At Red City Hall, Berlin’s Governing Mayor Franziska Giffey signed a declaration entitled ‘Mayors United Against Antisemitism’ today, in the presence of the American Jewish Committee’s Remko Leemhuis. The document says that antisemitism is an assault on the core values of democratic societies.
Berlin, October 12th, 2022 (The Berlin Spectator) — Early this morning, Remko Leemhuis, the Director of the American Jewish Committee (AJC) Berlin, appeared at Red City Hall. This was where Governing Mayor Franziska Giffey signed the ‘Mayors United Against Antisemitism’ declaration. It is an initiative the AJC started in the United States of America in 2015.
Back then, mayors all over the U.S. issued a call to action to combat antisemitism in Europe. This was when their colleagues on the other side of the Atlantic Ocean started signing the declaration. Seven years later, today, Berlin became part of it too. “We, the undersigned Mayors, express our deep conviction that antisemitism is not only an attack on Jews, but an assault on the core values of any democratic and pluralistic society”, the document says.
“In a world of global communications, where antisemitic ideas spread rapidly, a concerted and principled response is required to raise awareness, to educate, and to ensure decency prevails”, the declaration continues. “As Mayors and municipal leaders, we have a unique responsibility to speak out against the growing menace of antisemitism […].” The mayors condemn “antisemitism in all its forms, including hatred and prejudice directed toward Jews, stereotypes or conspiracy theories about Jews, Holocaust denial or distortion, and denying the Jewish people’s right to self-determination and/or the Jewish state’s right to exist.”
In addition, the signatories “support national, state, and local government efforts directed at eradicating antisemitism and preventing extremist indoctrination and recruitment.” They “reject the notion that opinions about the policies, actions, or existence of the State of Israel can ever justify or excuse antisemitic acts.” They also “recognize the ever-present need to be vigilant about efforts to prevent and report acts of antisemitism and other hate crimes”, and affirm “that a climate of mutual understanding and respect among all citizens is the bedrock of pluralistic communities.” Respectful coexistence is an important term here.

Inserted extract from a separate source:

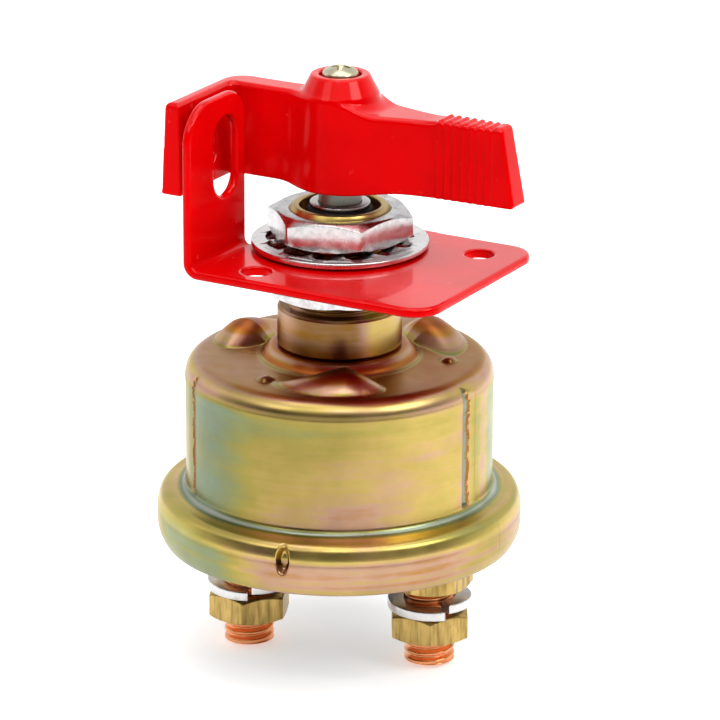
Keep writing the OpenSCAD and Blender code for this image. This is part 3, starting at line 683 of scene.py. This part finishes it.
wound_spring()
spring_washer("split_washer_left", "lock_washer_left", on_stud(-1), STUD_LINE_DEG - 69)
spring_washer("split_washer_right", "lock_washer_right", on_stud(1), STUD_LINE_DEG - 47)

TOOTH_COUNT, TOOTH_TILT, TOOTH_PHASE, WASHER_MID_Z = 13, math.radians(18), math.radians(-62), 2.72
RING_R0, RING_R1, RING_HALF_T, RING_EDGE_R = 13.9, 16.6, 0.52, 0.22
TOOTH_R0, TOOTH_R1, TOOTH_HALF_W, TOOTH_HALF_T, TOOTH_EDGE_R = 10.0, 15.0, 0.98, 0.5, 0.2


def tooth_washer_field(x, y, z):
    """A ring with teeth on its inner edge, each one twisted out of the ring's plane."""
    r = np.hypot(x, y)
    pitch = 2 * math.pi / TOOTH_COUNT
    a = np.arctan2(y, x) - TOOTH_PHASE
    a = (a + pitch / 2) % pitch - pitch / 2
    along, across = r * np.cos(a), r * np.sin(a)
    height = z - WASHER_MID_Z
    ring = round_both(np.maximum(r - RING_R1, RING_R0 - r), np.abs(height) - RING_HALF_T, RING_EDGE_R)
    twist = TOOTH_TILT * ramp(14.6 - along, 0, 2.2)
    u = across * np.cos(twist) + height * np.sin(twist)
    w = height * np.cos(twist) - across * np.sin(twist)
    half = TOOTH_HALF_W + 0.16 * (along - TOOTH_R0) + 0.9 * ramp(along, 12.9, 14.2)
    plan = np.maximum(np.abs(u) - half, np.maximum(TOOTH_R0 - along, along - TOOTH_R1))
    tooth = round_both(plan, np.abs(w) - TOOTH_HALF_T, TOOTH_EDGE_R)
    return smooth_min(ring, tooth, 0.5)


points, quads = skin(tooth_washer_field, (-16.8, -16.8, 1.4), (16.8, 16.8, 4.1), 0.17 * COARSE)
add_mesh("tooth_lock_washer", points, quads, "tooth_washer", WASHER)

WASHER_R, WASHER_Z0, WASHER_Z1 = 5.65, 9.7, 10.5
washer = [[WASHER_R, WASHER_Z0], [WASHER_R, WASHER_Z1], [BORE_R, WASHER_Z1], [BORE_R, WASHER_Z0]]
points, quads = wrap(turn_profile(fillet(washer, 0.2), 96))
add_mesh("bore_washer", points, quads, "shaft_washer", STEEL, LEVER)

SHAFT_R, SHAFT_Z0, SHAFT_Z1, SHAFT_HALF_FLAT = 4.0, -31.0, 31.5, 3.2
CLIP_GROOVE_R, CLIP_GROOVE_Z0, CLIP_GROOVE_Z1 = 3.3, -20.9, -20.1
LOWER_FLATS_Z, UPPER_FLATS_Z = -21.4, 14.4
SCREW_SEAT, SCREW_R, SCREW_END_Z, SCREW_HEAD_R = RIM_Z - RECESS_DEPTH, 2.45, 22.0, 3.4
DOME_R, DOME_DROP, CROSS_TURN, CROSS_REACH = 6.0, 3.4, math.radians(20), 1.9


def shaft_rows():
    """The shaft with its clip groove, its screw hole, and two flats at each end."""
    hole_r, hole_z, axis_r = 2.5, 20.0, 0.02
    outline = [[SHAFT_R, SHAFT_Z0], [SHAFT_R, CLIP_GROOVE_Z0], [CLIP_GROOVE_R, CLIP_GROOVE_Z0],
               [CLIP_GROOVE_R, CLIP_GROOVE_Z1], [SHAFT_R, CLIP_GROOVE_Z1], [SHAFT_R, WASHER_Z1],
               [SHAFT_R, UPPER_FLATS_Z], [SHAFT_R, SHAFT_Z1], [hole_r, SHAFT_Z1], [hole_r, hole_z],
               [axis_r, hole_z], [axis_r, SHAFT_Z0]]
    rows = turn_profile(fillet(outline, 0.15, 2), 72)
    z = rows[..., 2]
    on_flats = (z > UPPER_FLATS_Z - 0.3) | (z < LOWER_FLATS_Z)
    flattened = np.clip(rows[..., 1], -SHAFT_HALF_FLAT, SHAFT_HALF_FLAT)
    rows[..., 1] = np.where(on_flats, flattened, rows[..., 1])
    return rows


points, quads = wrap(shaft_rows())
add_mesh("shaft_turned", points, quads, "shaft", SHAFT, LEVER)


def screw_field(x, y, z):
    """A domed head with a cross recess, and a plain shank inside the lever."""
    r = np.hypot(x, y)
    dome = np.sqrt(r ** 2 + (z - SCREW_SEAT + DOME_DROP) ** 2) - DOME_R
    head = round_both(r - SCREW_HEAD_R, np.maximum(SCREW_SEAT - z, dome), 0.45)
    shank = np.maximum(r - SCREW_R, np.maximum(z - SCREW_SEAT - 0.5, SCREW_END_Z - z))
    u = np.abs(x * math.cos(CROSS_TURN) + y * math.sin(CROSS_TURN))
    v = np.abs(y * math.cos(CROSS_TURN) - x * math.sin(CROSS_TURN))
    half = 0.42 + 0.05 * (z - SCREW_SEAT)
    cross = np.minimum(np.maximum(u - half, v - CROSS_REACH), np.maximum(v - half, u - CROSS_REACH))
    cross_floor = SCREW_SEAT + 1.0 + 0.55 * r
    recess = np.maximum(cross, (cross_floor - z) * 0.85)
    return np.minimum(smooth_max(head, -recess, 0.12), shank)


points, quads = skin(screw_field, (-3.6, -3.6, 21.6), (3.6, 3.6, 36.8), 0.11 * COARSE)
add_mesh("pan_head_screw", points, quads, "lever_screw", SCREW, LEVER)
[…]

“Supporting this initiative is self-evident to me”, Franziska Giffey stated today. “We counteract antisemitism, racism, homophobia and xenophobia in this city. This is part of learning the lessons of the past, especially in Berlin. This declaration also is an important signal to a society that vigorously opposes antisemitism.”
For the AJC, Remko Leemhuis told The Berlin Spectator, cities were important stakeholders in the fight against antisemitism. “The work against antisemitism mainly has to take place in the cities”, he stated. In the United States, more than 700 mayors in all 50 states, from Alabama to Wyoming, have signed the declaration. In Germany, 79 mayors are among the signatories so far.